CAD and scene scripts
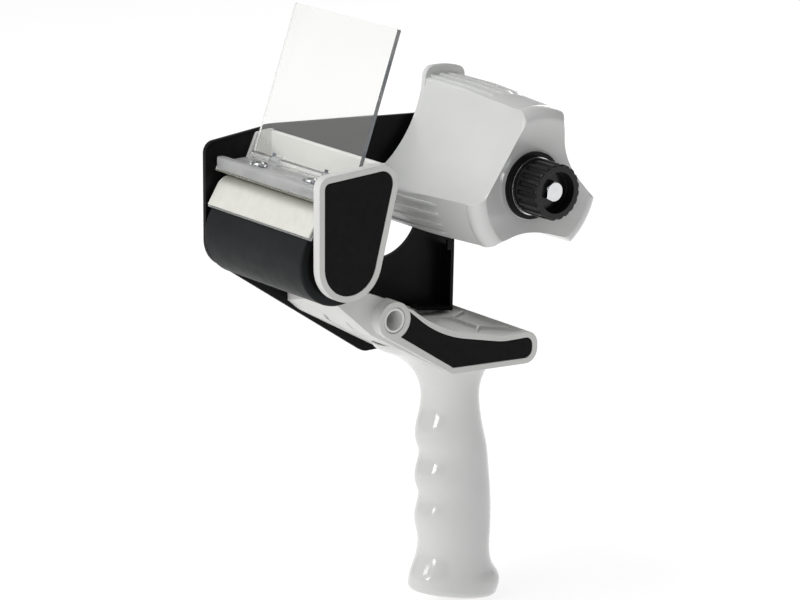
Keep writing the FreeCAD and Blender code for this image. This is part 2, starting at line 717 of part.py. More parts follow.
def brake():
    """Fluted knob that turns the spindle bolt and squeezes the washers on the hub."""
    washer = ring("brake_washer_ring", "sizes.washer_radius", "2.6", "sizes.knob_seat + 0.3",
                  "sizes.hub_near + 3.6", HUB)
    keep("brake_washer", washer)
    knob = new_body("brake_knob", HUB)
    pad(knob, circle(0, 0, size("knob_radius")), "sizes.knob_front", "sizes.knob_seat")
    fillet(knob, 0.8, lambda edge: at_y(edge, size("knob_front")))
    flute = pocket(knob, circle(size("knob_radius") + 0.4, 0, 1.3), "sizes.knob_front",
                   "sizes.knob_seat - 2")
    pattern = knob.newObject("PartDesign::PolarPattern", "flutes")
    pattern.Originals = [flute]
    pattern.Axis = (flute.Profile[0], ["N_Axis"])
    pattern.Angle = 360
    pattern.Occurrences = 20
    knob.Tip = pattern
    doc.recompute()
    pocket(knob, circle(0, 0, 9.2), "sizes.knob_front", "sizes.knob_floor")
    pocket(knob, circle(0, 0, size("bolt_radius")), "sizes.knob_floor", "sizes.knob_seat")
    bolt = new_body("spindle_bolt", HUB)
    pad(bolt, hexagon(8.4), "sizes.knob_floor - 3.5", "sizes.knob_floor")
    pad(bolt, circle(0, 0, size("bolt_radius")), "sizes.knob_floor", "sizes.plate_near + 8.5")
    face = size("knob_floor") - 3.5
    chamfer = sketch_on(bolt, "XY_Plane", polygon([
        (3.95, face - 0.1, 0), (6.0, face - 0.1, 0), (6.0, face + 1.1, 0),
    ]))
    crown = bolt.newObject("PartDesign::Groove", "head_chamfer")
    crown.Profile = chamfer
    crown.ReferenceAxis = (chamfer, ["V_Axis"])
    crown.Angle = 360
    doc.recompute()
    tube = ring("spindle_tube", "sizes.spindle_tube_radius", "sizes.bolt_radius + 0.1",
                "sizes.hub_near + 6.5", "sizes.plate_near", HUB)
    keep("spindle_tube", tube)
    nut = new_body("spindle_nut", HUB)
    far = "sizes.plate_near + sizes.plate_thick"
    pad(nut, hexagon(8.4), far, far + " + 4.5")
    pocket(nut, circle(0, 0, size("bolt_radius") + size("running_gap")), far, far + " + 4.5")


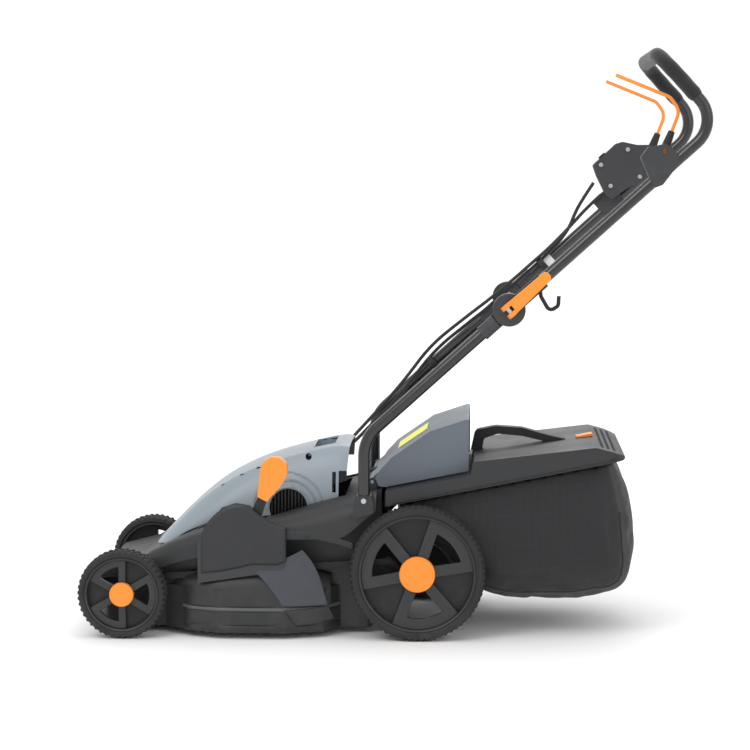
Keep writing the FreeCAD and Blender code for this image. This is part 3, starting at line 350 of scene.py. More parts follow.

**Written task**
Restate the data above exactly, keeping each word as it stands.

**Answer to the exercise**
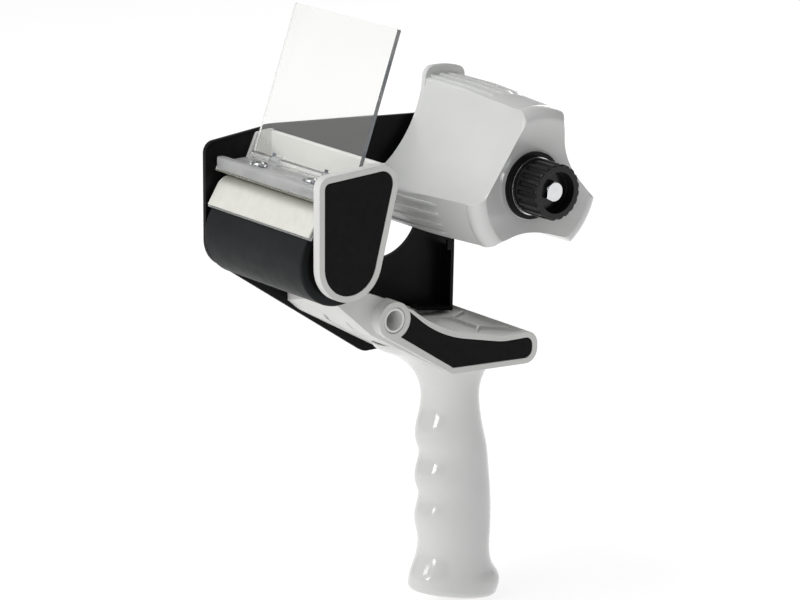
Keep writing the FreeCAD and Blender code for this image. This is part 2, starting at line 717 of part.py. More parts follow.
def brake():
    """Fluted knob that turns the spindle bolt and squeezes the washers on the hub."""
    washer = ring("brake_washer_ring", "sizes.washer_radius", "2.6", "sizes.knob_seat + 0.3",
                  "sizes.hub_near + 3.6", HUB)
    keep("brake_washer", washer)
    knob = new_body("brake_knob", HUB)
    pad(knob, circle(0, 0, size("knob_radius")), "sizes.knob_front", "sizes.knob_seat")
    fillet(knob, 0.8, lambda edge: at_y(edge, size("knob_front")))
    flute = pocket(knob, circle(size("knob_radius") + 0.4, 0, 1.3), "sizes.knob_front",
                   "sizes.knob_seat - 2")
    pattern = knob.newObject("PartDesign::PolarPattern", "flutes")
    pattern.Originals = [flute]
    pattern.Axis = (flute.Profile[0], ["N_Axis"])
    pattern.Angle = 360
    pattern.Occurrences = 20
    knob.Tip = pattern
    doc.recompute()
    pocket(knob, circle(0, 0, 9.2), "sizes.knob_front", "sizes.knob_floor")
    pocket(knob, circle(0, 0, size("bolt_radius")), "sizes.knob_floor", "sizes.knob_seat")
    bolt = new_body("spindle_bolt", HUB)
    pad(bolt, hexagon(8.4), "sizes.knob_floor - 3.5", "sizes.knob_floor")
    pad(bolt, circle(0, 0, size("bolt_radius")), "sizes.knob_floor", "sizes.plate_near + 8.5")
    face = size("knob_floor") - 3.5
    chamfer = sketch_on(bolt, "XY_Plane", polygon([
        (3.95, face - 0.1, 0), (6.0, face - 0.1, 0), (6.0, face + 1.1, 0),
    ]))
    crown = bolt.newObject("PartDesign::Groove", "head_chamfer")
    crown.Profile = chamfer
    crown.ReferenceAxis = (chamfer, ["V_Axis"])
    crown.Angle = 360
    doc.recompute()
    tube = ring("spindle_tube", "sizes.spindle_tube_radius", "sizes.bolt_radius + 0.1",
                "sizes.hub_near + 6.5", "sizes.plate_near", HUB)
    keep("spindle_tube", tube)
    nut = new_body("spindle_nut", HUB)
    far = "sizes.plate_near + sizes.plate_thick"
    pad(nut, hexagon(8.4), far, far + " + 4.5")
    pocket(nut, circle(0, 0, size("bolt_radius") + size("running_gap")), far, far + " + 4.5")


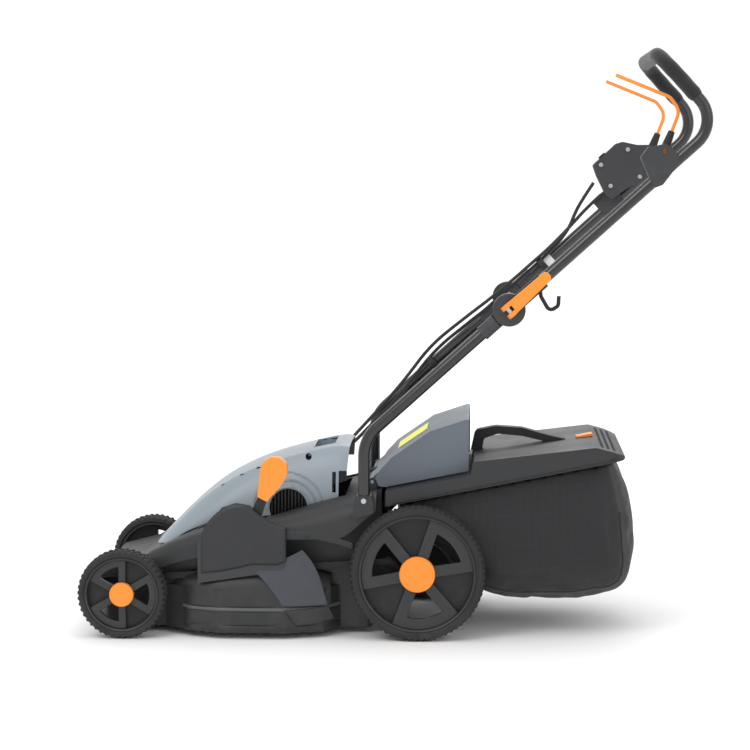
Keep writing the FreeCAD and Blender code for this image. This is part 3, starting at line 350 of scene.py. More parts follow.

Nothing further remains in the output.